If you've ever built something slightly bigger than a todo app, you've probably hit that moment where two different services need to agree on something together. And of course, they decide to disagree at the worst possible time.
Imagine you're running a tiny online store: one service handles payments, another handles inventory. Someone buys a laptop. Payment succeeds… but inventory fails… and now you've charged the customer for a ghost laptop that doesn't exist. Not ideal. Your support inbox will cry.
That messy moment, when a multi-step operation across different systems needs to act like one operation, is exactly why distributed transactions exist.
So what's the actual problem here?
When everything is inside the same database, life is simple: wrap it in a transaction, hit commit, and the DB ensures things happen atomically. Either everything succeeds, or everything rolls back.
But once you split your system into multiple services or multiple databases, there's no single magical "transaction manager" holding everything together. Every service is living its own life, responding at its own speed, failing in its own creative ways.
The core nightmare is this:
- What if one part of a distributed operation succeeds and another fails?
- How do you avoid half-done work leaking into the real world?
- You want everything to succeed together, or fail together, even though everyone is running separately.
So how do we fix it?
Well, you can either:
- Give up and shove everything back into one database (tempting, honestly), OR
- Build a protocol where all the participants can agree before committing.
Enter Two-Phase Commit (2PC) - the classic "let's take a vote" approach to distributed transactions.
2PC: The Group Project of Distributed Systems
If you've ever survived a college group project, you already understand 2PC emotionally.
There's a coordinator (your over-organized friend) and participants (everyone else pretending to care). The coordinator asks everyone if they're ready before turning in the project.
It works like this:
Phase 1: "Can you do this?" - the Prepare phase
The coordinator pings every participant:
Hey, can you commit your part? Don't do it yet - just say yes or no.
Each participant checks everything internally:
- "Do I have the required data?"
- "Is my local transaction valid?"
- "Am I sure I won't blow up in the next 10 seconds?"
If yes, they reply "I'm prepared."
If not, they reply "Nope, I'm out."
Importantly: When a participant says "I'm prepared," it locks the resources it needs. It's basically saying: "I'm ready and holding everything-just waiting for your signal."
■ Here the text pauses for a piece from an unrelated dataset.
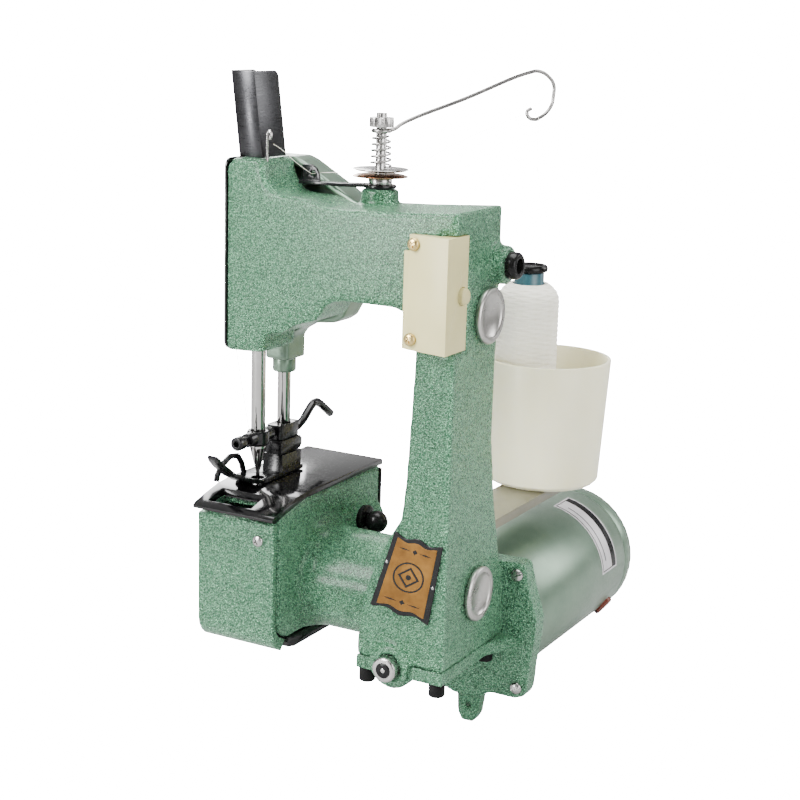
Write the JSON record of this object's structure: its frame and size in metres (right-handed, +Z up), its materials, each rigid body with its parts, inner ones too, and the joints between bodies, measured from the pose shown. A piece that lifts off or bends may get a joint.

Phase 2: "Alright, go!" - the Commit phase
If everyone voted "yes," the coordinator broadcasts:
Cool, let's commit.
All participants finalize their local transactions. The world continues in harmony.
If anyone voted "no," the coordinator says:
Abort mission.
Everyone rolls back.
Simple idea. Elegant. Old-school. And still used in many systems.
But… 2PC isn't perfect
It works, but it's also a little fragile - like that one friend who shuts down when plans change.
The biggest problem? The coordinator.
If it dies at the wrong time, participants might get stuck holding locks, unsure whether to commit or abort. They can't guess, because guessing leads to inconsistent data - the exact thing we're avoiding.
This is why you'll hear people say things like:
- 2PC can block forever.
- 2PC adds latency.
- 2PC is sensitive to network hiccups.
- 2PC scales… meh.
It's reliable, but it's also strict, slow-ish, and not great at handling failure gracefully.
So why do people still use it?
Because sometimes you need strict atomicity across systems, and you don't mind the overhead.
Databases like Postgres, MySQL, and many transaction managers support it. Some message brokers use variations of it. It's one of those "boring but solid" protocols that gets the job done when consistency really matters.
It's like an old, sturdy Toyota Corolla of distributed systems - not fancy, not the most modern, but dependable.
TL;DR - the human version
Distributed transactions exist because once your data is spread across multiple services, nothing automatically behaves atomically anymore. 2PC tries to fix this by asking everyone to agree before committing.
Phase 1: "Are you ready?"
Phase 2: "Okay, do it."
It works. It's safe. But it can block and doesn't love failure scenarios.
Modern systems often use alternatives like idempotent operations, outbox patterns (i'm using this in a video transcoder system), etc., especially in microservices - but 2PC is still very much part of the distributed systems toolbox.